— Start Available data —

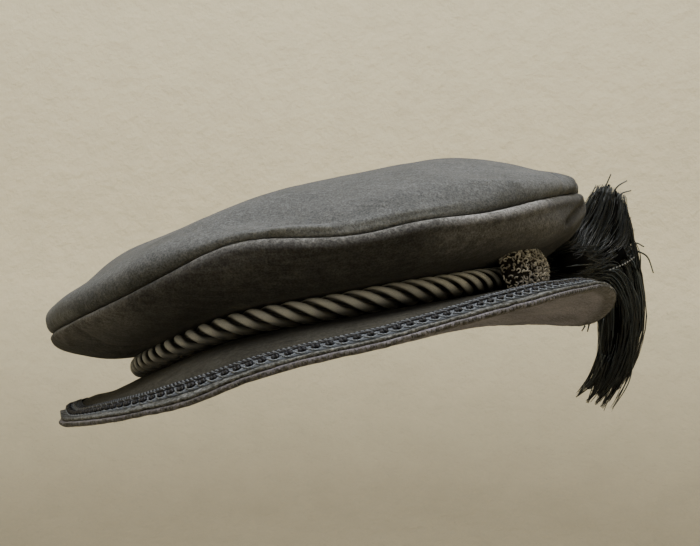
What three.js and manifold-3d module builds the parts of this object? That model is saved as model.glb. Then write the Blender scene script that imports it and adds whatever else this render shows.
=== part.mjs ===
// A tudor hat: a flat suede cap with a puffed crown over a narrow two-layer brim, a twisted cord round the
// foot of the crown, a braid near the brim's edge, and a looped rosette at the root of a black plume.
// Millimetres, +Z up, -Y to the front. The origin is the centre of the head opening, at the middle of the
// brim's thickness. The hat sits tilted, as it is worn, and the plume hangs straight down from it.
import * as THREE from "three";
import { mergeVertices } from "three/addons/utils/BufferGeometryUtils.js";
import Module from "manifold-3d";

// Clearance between two pieces that touch
const GAP = 0.3;

// Tilt of the worn hat in degrees: its front rides up, and its right side stands higher
const TILT_FRONT = 13.1;
const TILT_SIDE = 12.1;

// Wall thicknesses
const CROWN_CLOTH = 2;
const BRIM_LAYER = 2.1;
const BRAID_THICK = 1.2;

// Rings that set out the hat. x, y: half-widths across and front to back; shift: how far the ring's middle
// lies to the right
const OPENING = { x: 81, y: 101, shift: 0 };
const NECK = { x: 84, y: 104, shift: 0 };
const CORD_RING = { x: 110.5, y: 136, shift: 0 };
const SEAM_RING = { x: 154, y: 164, shift: -0.5 };
const RIM = { x: 159.2, y: 179.5, shift: 1.7 };
const CROWN_MIDDLE = { x: 0, y: 0, shift: 0 };

// Height of the crown's top over the opening
const CROWN_TOP = 83;

// Twisted cord: radius over its strands and in the valleys between them
const CORD_RADIUS = 6.2;
const CORD_VALLEY = 4.7;
const CORD_STRANDS = 4;
const CORD_TURNS = 20;
const CORD_STEPS_PER_TURN = 8;

// Clearance over the cord where the crown's side panel passes over it
const CORD_ROOM = 0.45;

// Facets round the hat, one column of the walls each
const COLUMNS = 54;

// Heights round the hat. at: azimuth in degrees, 0 at the front and 90 at the right; seam: the crown's
// seam; foot: the brim's middle under the cord; rim: the brim's middle at its edge; droop: how far the
// braided border turns down below the sweep of the brim
const AROUND = [
  { at: -165, seam: 40, foot: -1, rim: -9, droop: 0 },
  { at: -135, seam: 38, foot: -1, rim: -9, droop: 0 },
  { at: -110, seam: 35, foot: -2, rim: -8.8, droop: 0 },
  { at: -90, seam: 33, foot: -3.5, rim: -12.8, droop: 0 },
  { at: -70, seam: 30.5, foot: -5, rim: -19, droop: 0 },
  { at: -50, seam: 30, foot: -4.5, rim: -22.2, droop: 0 },
  { at: -35, seam: 32, foot: -2.2, rim: -24, droop: 0 },
  { at: -22, seam: 37, foot: 0, rim: -23, droop: 0 },
  { at: -10, seam: 43, foot: 0, rim: -18.5, droop: 0 },
  { at: 0, seam: 39.3, foot: -0.9, rim: -16.6, droop: 0 },
  { at: 10, seam: 34.8, foot: -1.3, rim: -15.4, droop: 0.6 },
  { at: 22, seam: 36.4, foot: -1.1, rim: -11.6, droop: 2.3 },
  { at: 35, seam: 36, foot: -1.1, rim: -5.4, droop: 6 },
  { at: 50, seam: 40.2, foot: -0.4, rim: -4.3, droop: 4.8 },
  { at: 65, seam: 44.6, foot: 0, rim: -5.5, droop: 3 },
  { at: 80, seam: 47, foot: -1, rim: -12, droop: 1.4 },
  { at: 95, seam: 48, foot: -2, rim: -20.8, droop: 0.4 },
  { at: 108, seam: 48, foot: -2, rim: -23.8, droop: 0 },
  { at: 125, seam: 47, foot: -1, rim: -16, droop: 0 },
  { at: 145, seam: 44, foot: 0, rim: -8, droop: 0 },
  { at: 170, seam: 42, foot: 0, rim: -8, droop: 0 },
];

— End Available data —

#### What is expected:
Each line from the top of the material above through the line with "const COLUMNS = 54;" must be echoed exactly, and no other line.

#### Result below:
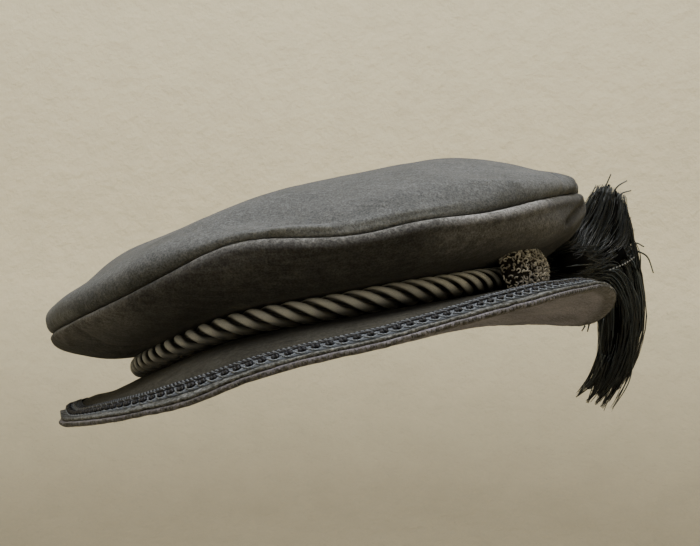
What three.js and manifold-3d module builds the parts of this object? That model is saved as model.glb. Then write the Blender scene script that imports it and adds whatever else this render shows.
=== part.mjs ===
// A tudor hat: a flat suede cap with a puffed crown over a narrow two-layer brim, a twisted cord round the
// foot of the crown, a braid near the brim's edge, and a looped rosette at the root of a black plume.
// Millimetres, +Z up, -Y to the front. The origin is the centre of the head opening, at the middle of the
// brim's thickness. The hat sits tilted, as it is worn, and the plume hangs straight down from it.
import * as THREE from "three";
import { mergeVertices } from "three/addons/utils/BufferGeometryUtils.js";
import Module from "manifold-3d";

// Clearance between two pieces that touch
const GAP = 0.3;

// Tilt of the worn hat in degrees: its front rides up, and its right side stands higher
const TILT_FRONT = 13.1;
const TILT_SIDE = 12.1;

// Wall thicknesses
const CROWN_CLOTH = 2;
const BRIM_LAYER = 2.1;
const BRAID_THICK = 1.2;

// Rings that set out the hat. x, y: half-widths across and front to back; shift: how far the ring's middle
// lies to the right
const OPENING = { x: 81, y: 101, shift: 0 };
const NECK = { x: 84, y: 104, shift: 0 };
const CORD_RING = { x: 110.5, y: 136, shift: 0 };
const SEAM_RING = { x: 154, y: 164, shift: -0.5 };
const RIM = { x: 159.2, y: 179.5, shift: 1.7 };
const CROWN_MIDDLE = { x: 0, y: 0, shift: 0 };

// Height of the crown's top over the opening
const CROWN_TOP = 83;

// Twisted cord: radius over its strands and in the valleys between them
const CORD_RADIUS = 6.2;
const CORD_VALLEY = 4.7;
const CORD_STRANDS = 4;
const CORD_TURNS = 20;
const CORD_STEPS_PER_TURN = 8;

// Clearance over the cord where the crown's side panel passes over it
const CORD_ROOM = 0.45;

// Facets round the hat, one column of the walls each
const COLUMNS = 54;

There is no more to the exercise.